I felt I had 20% or less chance after the call. They told me they'd let me know within the week. But they called me after 15 minutes and had another talk, and I passed all of it.
They liked the project, but most importantly, they liked me as a person, how I was interacting with the questions. Basically, my soft skills! So eventually, my humanistic education paid off. Also, admittedly by them, many of the people on the call wouldn't know how to answers some questions they were giving me.
One month into the new job
I gave my two months notification letter and I started negotiating the terms of the new contract, that eventually became quite good.
The first effect is that I get to work in totally new projects, with new technologies that I have to learn. And I've to learn now so much, that I became more accustomed and I know better how to look and where.
In this new job, as they are accepting external projects, I had to do quite a bunch of interviews and take home (additional) projects - although, this time, paid ones. And I realized that every time I was going faster, and better. I failed some of them, and some others I passed. Also, sometimes there's a misunderstanding, or the requirements/specs are not clear, so there's little chance to pass those ones anyway.
Back to the initial point, I realized that I was not a junior anymore. I could ship a project in a way lesser time and lesser effort than a year before. I'm not a senior, and won't be for a long time probably, but this is enough for now.
The problem is that for reaching it I had to make a very big effort for the whole last year, although I was not realizing it. I pushed myself, I got corrected, I spoke myself out when I felt was needed (and sometimes it wasn't, but still). I almost never stayed in a comfort zone, and when I did, I had to change job to step out. And it was much needed.
Six months into the new job (1 year and half since started)
The past six months brought up new challenges. I was involved in 3 projects: the first one was temporary and lasted few weeks (just as maintenance); the second one was supposed to last 3 months but it was almost 5; and the last one is where I'm involved at the moment.
That's one advantage of working for a smaller company that continuously receives new clients, comparing to tech giants: I got to work with three totally different frameworks and tech stacks in less than a year. This widened a lot my knowledge. Or to better say, it helped me understand the common thinking allowing to work with whatever you're given.
Another important thing that I learned was caused by the second project. It was really badly managed. We were just two developers for frontend and backend for a huge promised product to finish in three months. Here are the signs that the project was ill-fated since the beginning:
- it was over-promised before developers came in to work with it
- even soon after we came in and had the first meetings, we had to take decisions on its delivery based on design drafts (yes, not even stories, features description or full designs)

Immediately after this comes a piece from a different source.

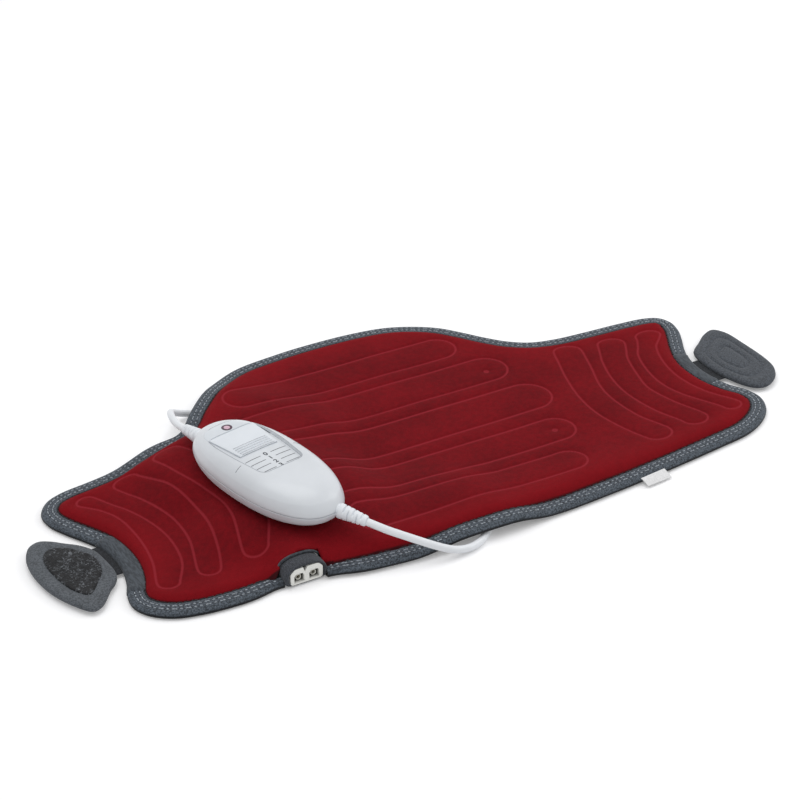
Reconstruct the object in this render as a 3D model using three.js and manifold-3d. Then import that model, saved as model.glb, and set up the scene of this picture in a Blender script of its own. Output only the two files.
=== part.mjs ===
// A shaped heating pad with its slide-switch controller, mains lead and pad lead, in millimetres, +Z up.
// The pad lies on the surface at z = 0 over its stored mains lead, and the controller rests on the pad.
import * as THREE from 'three';
import { mergeVertices } from 'three/addons/utils/BufferGeometryUtils.js';
import Module from 'manifold-3d';

const wasm = await Module();
wasm.setup();

// Driving dimensions of the pad
const padHalfLength = 272;
const padHalfDepth = 148.5;
const gap = 0.3;
const rimLegThick = 0.8;
const bindingWidth = 11.8;
const bindingHeight = 5.2;
const coverEdgeInset = 2.0;
const coverThick = 2.2;
const bottomCoverThick = 1.1;
const coverRimThick = 1.5;
const lowerFleeceThick = 1.4;
const upperFleeceThick = 0.7;
const wireDiameter = 1.6;
const wireClearance = 0.4;
const crownInset = 3.4;
const rimSamples = 88;

// Driving dimensions of the leads, as they lie on the surface
const leadDiameter = 5.4;
const leadRest = 0.2;
const coilInnerRadius = 22.4;
const coilPitch = 5.95;
const coilInTurns = 3.5;
const coilOutTurns = 3.25;
const coilTurnSteps = 24;
const coilCentre = new THREE.Vector2(-116, -55);
const plugLength = 32;
const plugWidth = 35.3;
const plugThick = 13;
const plugX = -150;
const plugBack = 25;
const pinDiameter = 4;
const pinLength = 19;
const pinSpacing = 18.6;
const plugReliefLength = 8;
const couplingLength = 34;
const couplingWidth = 22;
const couplingThick = 10;
const couplingCentre = new THREE.Vector2(-112, 4.5);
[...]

- as it seemed from the drafts ok, we decided to give it a go
- after we started working, the real designs and tickets came in and...surprise surprise, the scope of the project raised twice or even three times
- the developers were starting to be annoyed. The sprints were a joke. The client was at the obscure of everything because our Product Owner (PO, the person taking care of the project who is usually talking to the client and intermediate with the team) decided many times to still promise undeliverable stuff.
- eventually we delivered a third of what was promised in the beginning, and it was 6 weeks after the "project end".

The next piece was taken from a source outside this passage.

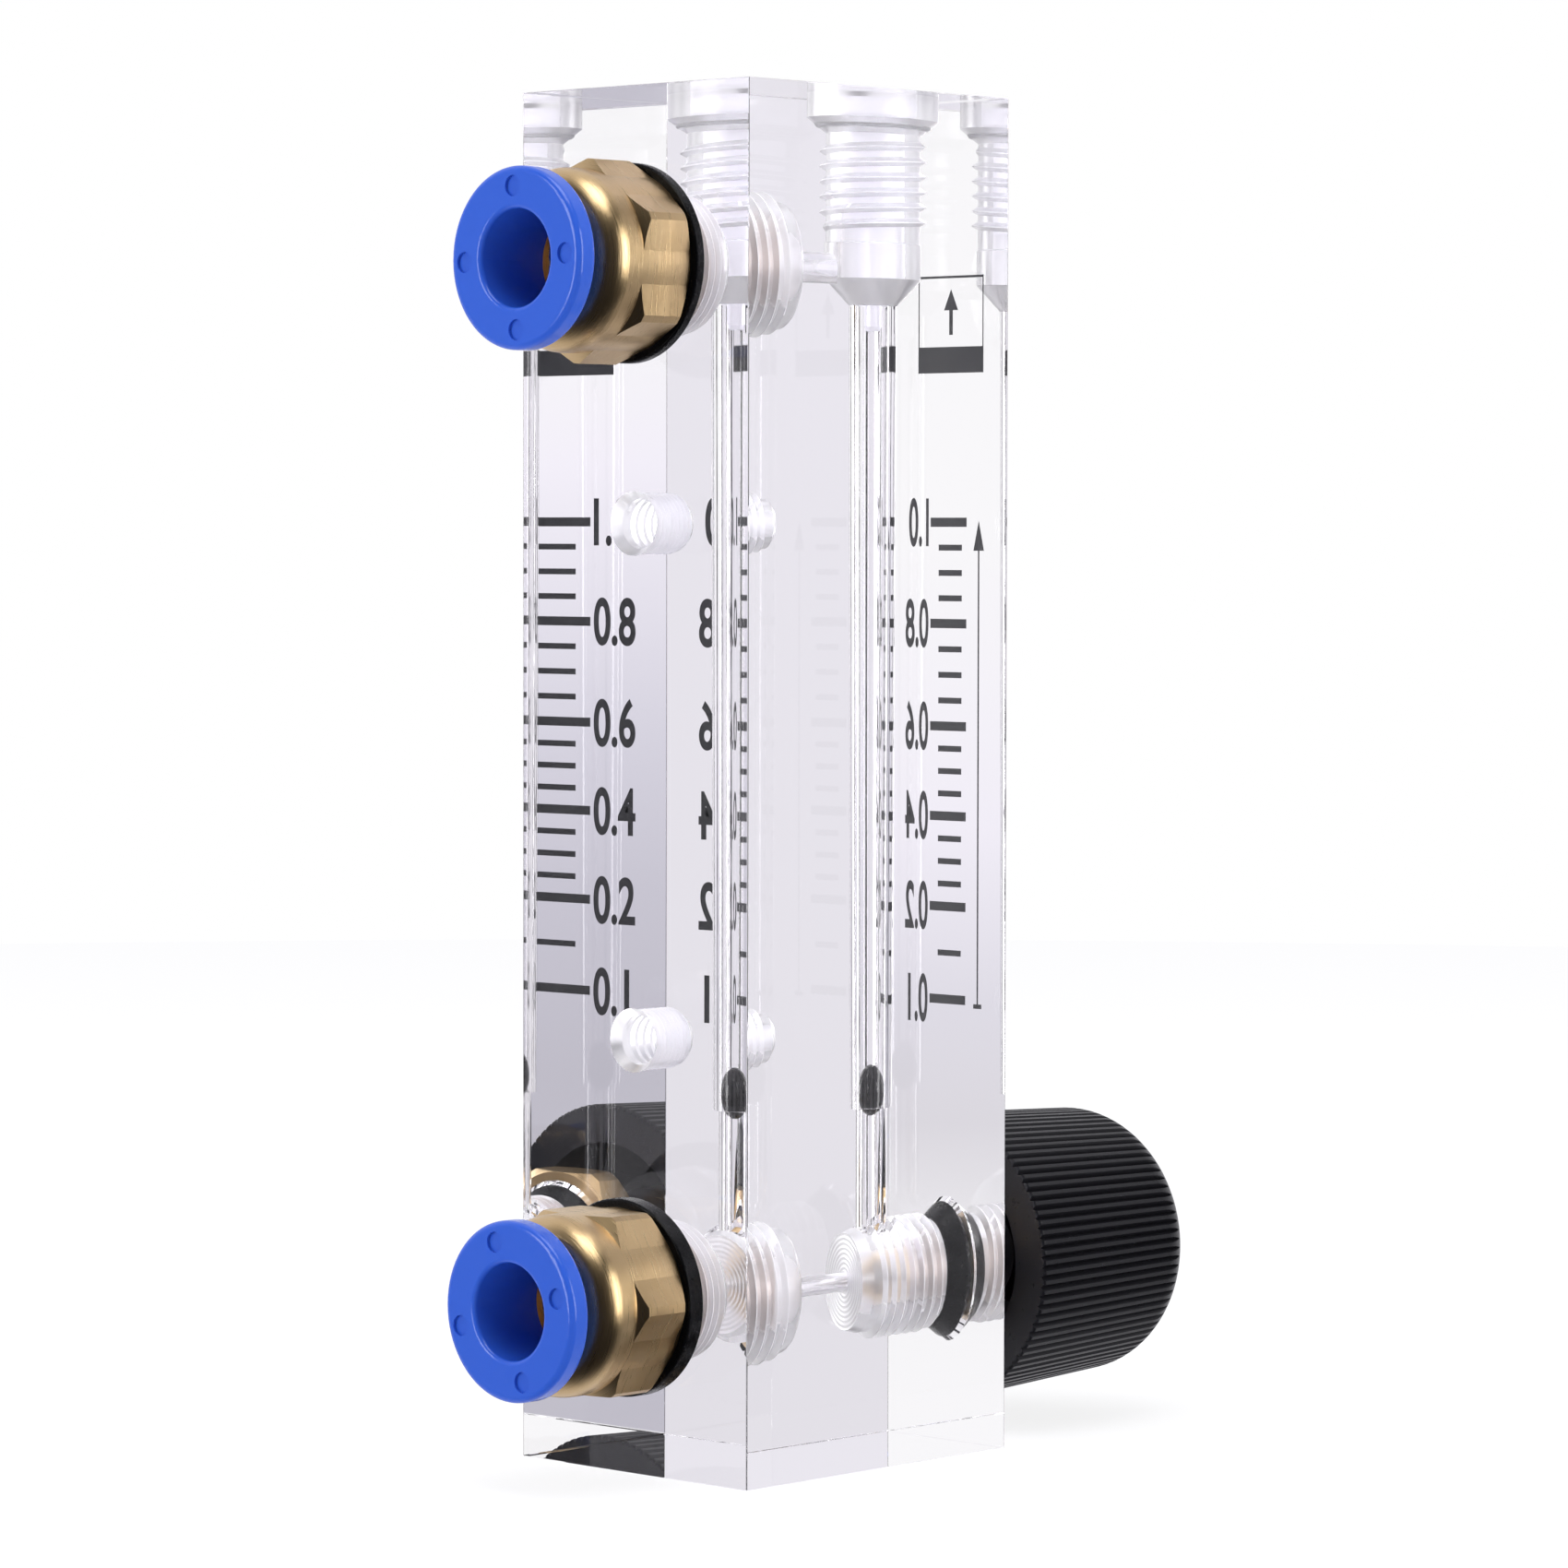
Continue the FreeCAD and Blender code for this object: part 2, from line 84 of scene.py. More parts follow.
PASSAGE_D = {"inlet": 1.3, "outlet": 2.0}
VALVE_THREAD_D = 8.0
VALVE_DEPTH = 10.1
VALVE_END_D = 6.5
VALVE_THREAD_START = -9.1
VALVE_MOUTH_D = 9.8
VALVE_MOUTH_DEPTH = 1.9
STOP_AHEAD = 0.7                 # bushing's inner step, in front of the block
STOP_BORE_D = 4.2
STOP_GAP = 0.03                  # left between that step and the piston's shoulder
MOUNT_THREAD_D = 4.0
MOUNT_MOUTH_D = 4.2
MOUNT_DEPTH = 7.7
MOUNT_SPACING = 33.5
MOUNT_PITCH = 0.7
FINE_PITCH = 1.0                 # of the ports and the plug
VALVE_PITCH = 0.9
THREAD_DEPTH = 0.54              # for each millimetre of pitch
RUNOUT = 0.4                     # share of a turn over which a thread fades in and out
LEAD = 0.05                      # plain length before and after a thread
CLEARANCE = 0.05                 # between a male thread and the acrylic
CREST_DEPTH = 0.04               # band round the nominal diameter that counts as crest
OVERSHOOT = 0.5                  # reach of a cutter outside the block
BORE_OVERLAP = 0.4               # reach of the inlet's passage into the valve hole
mount_heights = [block_high.z / 2 - MOUNT_SPACING / 2, block_high.z / 2 + MOUNT_SPACING / 2]


# ---------------------------------------------------------------- materials

def linear(hex_colour):
    """Linear RGBA of an sRGB hex colour."""
    channels = [int(hex_colour[i:i + 2], 16) / 255 for i in (1, 3, 5)]
    return tuple(c / 12.92 if c <= 0.04045 else ((c + 0.055) / 1.055) ** 2.4 for c in channels) + (1.0,)


def add(tree, kind, inputs=None, **settings):
    """Adds a node; inputs gives each socket a value or the socket that feeds it."""
    made = tree.nodes.new(kind)
    for key, value in settings.items():
        setattr(made, key, value)
    for key, value in (inputs or {}).items():
        if isinstance(value, bpy.types.NodeSocket):
            tree.links.new(value, made.inputs[key])
        else:
            made.inputs[key].default_value = value
    return made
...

- there was no time to create tests and we passed the last weeks solving bugs because
- everything was to be done in a rush
The situation changed a little when the developers (the two of us plus another external to the project) pushed -strongly- back to the PO, but it was already too late. It got better for the developers, but not for the client. He didn't understand what was happening.

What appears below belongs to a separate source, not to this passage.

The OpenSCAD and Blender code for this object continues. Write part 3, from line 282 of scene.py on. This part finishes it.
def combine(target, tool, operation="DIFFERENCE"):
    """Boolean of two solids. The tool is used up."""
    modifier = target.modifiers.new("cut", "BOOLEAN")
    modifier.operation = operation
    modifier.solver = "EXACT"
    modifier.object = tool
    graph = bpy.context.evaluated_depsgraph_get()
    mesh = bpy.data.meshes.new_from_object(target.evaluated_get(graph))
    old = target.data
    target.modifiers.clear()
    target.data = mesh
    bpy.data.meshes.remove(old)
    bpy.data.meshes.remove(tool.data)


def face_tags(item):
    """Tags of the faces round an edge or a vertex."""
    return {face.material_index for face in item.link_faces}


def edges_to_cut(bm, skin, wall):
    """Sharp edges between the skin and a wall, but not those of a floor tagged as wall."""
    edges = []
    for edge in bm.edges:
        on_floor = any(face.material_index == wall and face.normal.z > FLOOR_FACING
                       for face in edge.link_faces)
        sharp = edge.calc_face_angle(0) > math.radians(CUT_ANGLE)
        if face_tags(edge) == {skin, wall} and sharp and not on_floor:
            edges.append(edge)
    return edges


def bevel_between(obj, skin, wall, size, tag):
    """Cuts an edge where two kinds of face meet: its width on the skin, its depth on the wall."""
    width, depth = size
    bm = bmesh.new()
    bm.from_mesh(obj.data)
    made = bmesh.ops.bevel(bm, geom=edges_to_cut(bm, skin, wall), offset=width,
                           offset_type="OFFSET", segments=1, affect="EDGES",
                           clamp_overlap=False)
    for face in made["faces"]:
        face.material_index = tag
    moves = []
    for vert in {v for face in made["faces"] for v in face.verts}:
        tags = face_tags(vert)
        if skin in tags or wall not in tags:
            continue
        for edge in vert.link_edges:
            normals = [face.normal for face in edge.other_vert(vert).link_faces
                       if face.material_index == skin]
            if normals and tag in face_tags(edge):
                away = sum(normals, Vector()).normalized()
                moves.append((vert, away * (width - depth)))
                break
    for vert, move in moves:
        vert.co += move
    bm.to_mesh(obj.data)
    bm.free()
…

So from this phase, and making a comparison with my actual project where I have a good leadership, PO and scrum master, I took the following lessons:
- I was (am?) somehow bad at estimating a ticket, imagine a whole project. Committing to such an effort with almost no information was a bad mistake
- After I started, I was underestimating for a long time the effort on the tickets/features. There was a lot of bad psychological pressure, so maybe I'm not 100% guilty of that.
- When a PO or project manager push you for delivering something in a not deliverable timeframe, push back. It's the duty of a developer to tell them how much time they need to do quality work, because the PO or the project manager usually don't know how to code. If they won't be happy, it's better to be unhappy before and more satisfied at the end.
- As in that case, given the type of project, it happens that there is no time to create tests or a product of more quality. It's the client project so if the company sold it this way, it's not your problem. Just be sure that the client knows.
- Don't get stressed after bad management decisions. It's their fault, not yours. But take your time to speak out.
Few more lessons that I gathered in all this time
- Learn how to read docs instead of Stack Overflow and random googling (I know that we all do it anyway :) )
- Learn how to divide logic in the backend from the frontend (basically, everything in the BE as the FE should be just a dummy fetching and visualizing)
- Learn how to give priorities. This includes times of switching between projects, but it's valid also in life.
- It's really not necessary to learn new tech and code off working hours. It took time to shut off the urge to do that, but I feel better. I learn what I need for the job (or more if I want to expand my clients)
- Write down your points every week of what you've accomplished and tickets you've worked on. I took this advice from Randall Kann books, and in some cases worked very well for the evaluation.
- Learn about abstractions and all principles
- Learn how to work in different environments (dev, test, prod etc)
- There are more often than not communication issues during remote working. Take some time to talk to the manager/scrum master if some issue arise, in order to solve it quickly before it adds up or escalate.